En effet, si nous devions faire un comparatif, il faudrait imaginer que le rôle du solicitor anglais se situe quelque part entre celui de l'avocat et du notaire français.
Les dysfonctionnements du droit d'asile au Royaume-Uni.
Au cours de la conférence, elle expliquera les difficultés nombreuses, et parfois insurmontables, liées à la procédure de demande d'asile au Royaume-Uni. Tout d'abord, la personne qui demande l'asile doit démontrer « une peur bien-fondée d'être persécutée » dans son pays d'origine, élément qui fait l'objet d'une appréciation subjective des autorités compétentes.
Aussi, le parcours judiciaire qu'il faut réaliser pour obtenir l'asile se trouve être particulièrement long. C'est un parfait labyrinthe, chaque décision vient en contradiction de la précédente, et chaque décision conduit à une juridiction différente : en temps normal, il faut compter plus d'un an afin d'obtenir un premier jugement. Elle expliquera également que la procédure d'appel est encore plus longue et plus compliquée qu'en première instance.
Selon ses mots, le système britannique est un « broken system », c'est-à-dire, un système brisé. Par la longueur des délais d'abord, six mois pour avoir une première audition, puis six mois de plus pour obtenir un jugement.
Elle expliquera que certaines personnes attendent depuis 2020, des personnes venant, par exemple, du Soudan, de Syrie ou encore du Yémen. De plus, leur situation est particulièrement précaire : ils arrivent sur des bateaux encombrés menaçants à chaque instant de sombrer. Il faut aussi considérer l'augmentation considérable des prix de l'hébergement pour les demandeurs d'asile.
Le gouvernement britannique a par ailleurs adopté une politique « stop the boats », allant alors contre les positions de la Cour européenne des droits de l'Homme.

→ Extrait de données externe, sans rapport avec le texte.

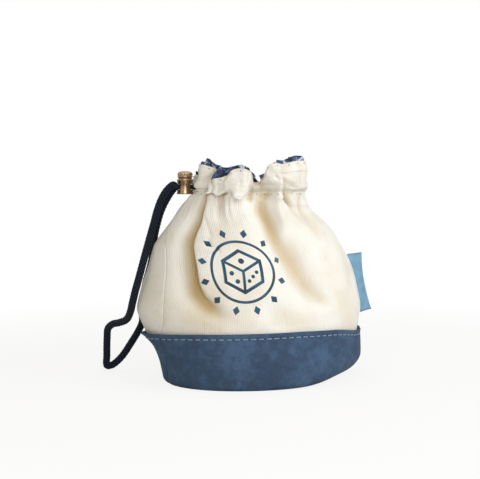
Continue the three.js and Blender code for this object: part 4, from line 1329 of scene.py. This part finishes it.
def make_floor(whiteness):
    """White table that takes the shadow, and fades to plain white away from the pouch."""
    mesh = bpy.data.meshes.new("floor")
    r = FLOOR_REACH
    mesh.from_pydata([(-r, -r, 0), (r, -r, 0), (r, r, 0), (-r, r, 0)], [], [(0, 1, 2, 3)])
    floor = linked("floor", mesh)
    mat = bpy.data.materials.new("white table")
    mat.use_nodes = True
    g = Nodes(mat.node_tree)
    here = g.node("ShaderNodeTexCoord").outputs["Object"]
    far = g.filled("ShaderNodeVectorMath", {0: here}, operation="LENGTH").outputs["Value"]
    share = g.times(g.node("ShaderNodeLightPath").outputs["Is Camera Ray"], g.step(.1, .5, far, whiteness, 1))
    paper = g.filled("ShaderNodeBsdfDiffuse", {"Color": (.86, .85, .84)})
    glow = g.filled("ShaderNodeEmission", {"Color": (1, 1, 1), "Strength": 1})    # as white as the surround
    both = g.filled("ShaderNodeMixShader", {0: share, 1: paper.outputs[0], 2: glow.outputs[0]})
    g.filled("ShaderNodeOutputMaterial", {0: both.outputs[0]})
    mesh.materials.append(mat)


def make_stage(light):
    bpy.context.scene.view_settings.view_transform = "Standard"
    make_camera()
    area_lamp("key", (540, -340, 310), LAMP_SIZE, light.key, (.95, .98, 1))
    area_lamp("front", (30, -750, 330), LAMP_SIZE, light.front, (.98, .99, 1))
    area_lamp("top", (-60, 60, 700), .7, light.top, (1, .98, .95))
    make_card()
    make_world(light.sky)
    make_floor(light.floor_glow)


# Settings, operators and panel
def tone(name, text, value):
    return FloatVectorProperty(name=name, description=text, default=value, subtype="COLOR",
                               size=3, min=0, max=1)


def power(name, text, value):
    return FloatProperty(name=name, description="Power of the lamp " + text, default=value,
                         min=0, unit="POWER")


class PouchColours(bpy.types.PropertyGroup):
    canvas: tone("Canvas", "Natural canvas in full light", srgb(244, 243, 238))
    # colour of the painted shade in the canvas folds, also used for soft random blotches
    canvas_shade_and_tone: tone("Canvas in folds", "Warmer tone down in the folds", srgb(203, 178, 130))
    ink: tone("Print", "Printed emblem", srgb(24, 58, 80))
    ink_light: tone("Print, worn", "Printed emblem where it is thin", srgb(44, 90, 118))
    suede: tone("Suede", "Nubuck band and base", srgb(70, 93, 122))
    suede_light: tone("Suede, brushed", "Nubuck where the nap is brushed up", srgb(84, 110, 142))
    suede_dark: tone("Suede, shaded", "Nubuck where the nap lies down", srgb(58, 75, 98))
    suede_edge: tone("Suede edge", "Cut edge of the nubuck", srgb(60, 76, 99))
    lining: tone("Lining", "Navy ground of the lining", srgb(32, 40, 60))
    lining_blue: tone("Lining, blue", "Blue patches of the lining", srgb(78, 104, 146))
    lining_pale: tone("Lining, veins", "Pale veins of the lining", srgb(205, 216, 232))
    cord: tone("Cord", "Braided drawcord", srgb(27, 34, 46))
    label: tone("Label", "Woven label", srgb(112, 152, 180))
    brass: tone("Brass", "Cord lock", srgb(164, 138, 108))
    brass_dark: tone("Brass, tarnished", "Cord lock where it has darkened", srgb(84, 66, 50))
    thread: tone("Band thread", "Topstitching of the band", srgb(140, 165, 196))
    thread_dark: tone("Header thread", "Thread ends that show on the header", srgb(70, 82, 104))


class PouchLight(bpy.types.PropertyGroup):
    key: power("Key lamp", "at the right", 2.22)
    front: power("Front lamp", "in front", 2.3)
    top: power("Top lamp", "above", 1.3)
    sky: FloatProperty(name="Surround", description="Strength of the light from all round",
                       default=.28, min=0)
    floor_glow: FloatProperty(name="Floor whiteness", default=.86, min=0, max=1, subtype="FACTOR",
                              description="Share of plain white in the floor as the camera sees it")


class PouchMesh(bpy.types.PropertyGroup):
    columns: IntProperty(name="Columns", description="Points across the front canvas panel",
                         default=300, min=40, max=330)
    rows: IntProperty(name="Rows", description="Points up the front canvas panel's body",
                      default=108, min=20, max=140)


class POUCH_OT_stage(bpy.types.Operator):
    """Sets up the camera, the lamps, the surround and the floor"""
    bl_idname = "pouch.stage"
    bl_label = "Stage"

    def execute(self, context):
        make_stage(context.scene.pouch_light)
        return {"FINISHED"}


class POUCH_OT_cord(bpy.types.Operator):
    """Makes the drawcord and the sprung lock on it"""
    bl_idname = "pouch.cord"
    bl_label = "Drawcord and lock"

    def execute(self, context):
        c = context.scene.pouch_colours
        loop, route = make_cords(cord_finish(c))
        on_cord = make_lock(brass_finish(c), steel_finish())
        return {"FINISHED"}


class POUCH_OT_canvas(bpy.types.Operator):
    """Makes the gathered front and back canvas panels"""
    bl_idname = "pouch.canvas"
    bl_label = "Canvas"

    def execute(self, context):
        m = context.scene.pouch_mesh
        finish = canvas_finish(context.scene.pouch_colours)
        make_canvas("front", m.columns, m.rows, 42, finish)
        make_canvas("back", int(m.columns * .8), int(m.rows * .8), 34, finish)
        return {"FINISHED"}


class POUCH_OT_lining(bpy.types.Operator):
    """Makes the loose lining panels and the lining's base"""
    bl_idname = "pouch.lining"
    bl_label = "Lining"

    def execute(self, context):
        m = context.scene.pouch_mesh
        finish = lining_finish(context.scene.pouch_colours)
        make_lining("front", int(m.columns * .7), int(m.rows * .5), 36, finish)
        make_lining("back", int(m.columns * .6), int(m.rows * .5), 36, finish)
        low = BASE_T + GAP
        make_disc("lining_base_round", low, low + LINING, GAP + CANVAS, finish, "lining", "lining_base")
        return {"FINISHED"}


class POUCH_OT_suede(bpy.types.Operator):
    """Makes the suede band and base"""
    bl_idname = "pouch.suede"
    bl_label = "Suede band and base"

    def execute(self, context):
        finish = suede_finish(context.scene.pouch_colours)
        make_disc("suede_base_round", 0, BASE_T, GAP, finish, "suede", "suede_base")
        make_band("front", 330, finish)
        make_band("back", 260, finish)
        return {"FINISHED"}


class POUCH_OT_label(bpy.types.Operator):
    """Makes the bare woven label in the side seam"""
    bl_idname = "pouch.label"
    bl_label = "Label"

    def execute(self, context):
        make_label(label_finish(context.scene.pouch_colours))
        return {"FINISHED"}


class POUCH_OT_stitches(bpy.types.Operator):
    """Sews the band's topstitching and the header's rows"""
    bl_idname = "pouch.stitches"
    bl_label = "Stitches"

    def execute(self, context):
        c = context.scene.pouch_colours
        make_stitches(thread_finish("blue thread", c.thread), thread_finish("dark thread", c.thread_dark))
        return {"FINISHED"}


OPERATORS = (POUCH_OT_stage, POUCH_OT_cord, POUCH_OT_canvas, POUCH_OT_lining, POUCH_OT_suede, POUCH_OT_label,
             POUCH_OT_stitches)


class POUCH_PT_panel(bpy.types.Panel):
    """Lists the pouch's pieces in the sidebar"""
    bl_idname = "POUCH_PT_panel"
    bl_label = "Drawstring Pouch"
    bl_space_type = "VIEW_3D"
    bl_region_type = "UI"
    bl_category = "Pouch"

    def draw(self, context):
        for group in ("pouch_colours", "pouch_light", "pouch_mesh"):
            settings = getattr(context.scene, group)
            box = self.layout.box()
            for key in settings.__annotations__:
                box.prop(settings, key)
        for operator in OPERATORS:
            self.layout.operator(operator.bl_idname)


GROUPS = (("pouch_colours", PouchColours), ("pouch_light", PouchLight), ("pouch_mesh", PouchMesh))


def register():
    for name, group in GROUPS:
        bpy.utils.register_class(group)
        setattr(bpy.types.Scene, name, PointerProperty(type=group))
    for cls in (*OPERATORS, POUCH_PT_panel):
        bpy.utils.register_class(cls)


def unregister():
    for cls in (POUCH_PT_panel, *reversed(OPERATORS)):
        bpy.utils.unregister_class(cls)
    for name, group in reversed(GROUPS):
        delattr(bpy.types.Scene, name)
        bpy.utils.unregister_class(group)


def main():
    register()
    for key in ("stage", "cord", "canvas", "lining", "suede", "label", "stitches"):
        getattr(bpy.ops.pouch, key)()
    bpy.context.view_layer.update()


if __name__ == "__main__":
    main()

La puissante motivation d'une femme.
- Quelle a été votre motivation pour vous spécialiser dans le droit d'asile ?
Elle répondra que son père était un réfugié et qu'elle a grandi à l'ouest de Londres, au milieu de nombreux réfugiés. Elle vivait alors dans une sorte de communauté, entourée de gens qui avaient également perdu beaucoup : leur famille, leur pays, etc. À l'origine, quand elle a voulu devenir avocate, elle souhaitait exercer dans le droit immobilier.
À la fin de ses études de droit en Suisse, elle s'est aperçue que l'immigration était un sujet qui l'intéressait bien plus. Elle considère que travailler afin d'aider les réfugiés était un emploi taillé sur mesure pour elle, qu'elle était en mesure de le faire plus que quiconque. En effet, elle explique qu'elle comprend d'où ils viennent, elle comprend leur passé, elle comprend ce qu'ils ont vécu, elle comprend ce qu'ils ressentent : elle sait ce que cela veut dire de tout perdre, ils n'ont pas le choix que de tout recommencer à zéro.

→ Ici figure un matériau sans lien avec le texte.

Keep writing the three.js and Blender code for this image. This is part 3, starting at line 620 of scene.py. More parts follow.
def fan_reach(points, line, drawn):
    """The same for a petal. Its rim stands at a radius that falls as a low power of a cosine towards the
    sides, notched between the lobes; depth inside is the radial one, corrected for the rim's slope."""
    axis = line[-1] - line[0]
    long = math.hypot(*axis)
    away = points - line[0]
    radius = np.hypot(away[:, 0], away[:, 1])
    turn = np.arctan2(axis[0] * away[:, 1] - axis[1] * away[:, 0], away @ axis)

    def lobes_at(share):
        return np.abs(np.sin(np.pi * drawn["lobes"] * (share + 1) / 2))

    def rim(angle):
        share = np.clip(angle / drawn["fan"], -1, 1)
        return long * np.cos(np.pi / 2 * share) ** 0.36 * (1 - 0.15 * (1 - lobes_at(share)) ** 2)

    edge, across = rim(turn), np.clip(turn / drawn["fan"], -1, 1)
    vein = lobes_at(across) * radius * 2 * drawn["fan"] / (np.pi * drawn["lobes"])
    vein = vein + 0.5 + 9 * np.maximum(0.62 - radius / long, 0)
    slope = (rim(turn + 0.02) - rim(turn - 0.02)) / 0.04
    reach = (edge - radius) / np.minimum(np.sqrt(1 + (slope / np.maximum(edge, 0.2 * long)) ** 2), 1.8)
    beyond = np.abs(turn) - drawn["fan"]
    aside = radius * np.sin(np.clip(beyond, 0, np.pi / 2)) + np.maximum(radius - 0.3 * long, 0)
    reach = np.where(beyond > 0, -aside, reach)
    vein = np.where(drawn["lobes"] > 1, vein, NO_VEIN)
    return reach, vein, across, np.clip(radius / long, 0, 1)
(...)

C'est avec cela qu'elle a commencé, avec son passé et dans le but de les aider et de leur rendre la vie un peu plus facile, en l'honneur de son père.

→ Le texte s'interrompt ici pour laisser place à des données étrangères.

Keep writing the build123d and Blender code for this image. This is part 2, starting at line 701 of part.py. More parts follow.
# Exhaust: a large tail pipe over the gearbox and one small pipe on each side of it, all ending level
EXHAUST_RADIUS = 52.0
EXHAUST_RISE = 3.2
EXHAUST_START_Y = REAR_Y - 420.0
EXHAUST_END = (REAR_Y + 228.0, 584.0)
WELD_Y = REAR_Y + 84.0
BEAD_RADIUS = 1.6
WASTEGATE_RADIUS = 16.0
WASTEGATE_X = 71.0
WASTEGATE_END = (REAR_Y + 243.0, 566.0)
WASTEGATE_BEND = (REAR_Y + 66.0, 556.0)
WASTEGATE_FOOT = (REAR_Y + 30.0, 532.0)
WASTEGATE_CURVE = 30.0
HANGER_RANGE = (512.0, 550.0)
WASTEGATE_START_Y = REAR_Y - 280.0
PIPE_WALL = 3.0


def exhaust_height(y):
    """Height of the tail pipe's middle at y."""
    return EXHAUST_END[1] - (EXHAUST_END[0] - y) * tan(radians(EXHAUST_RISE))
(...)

Elle expliquera également qu'elle est contente de faire ce qu'elle fait aujourd'hui, elle explique que ces personnes n'ont rien, mais ce sont des personnes très généreuses : elle a l'impression qu'ils lui rendent au centuple ce qu'elle fait pour eux. Elle expliquera, pour l'anecdote, que lorsqu'elle est malade, certains lui ont proposé de s'occuper de ses enfants : de les conduire à l'école et d'aller les rechercher.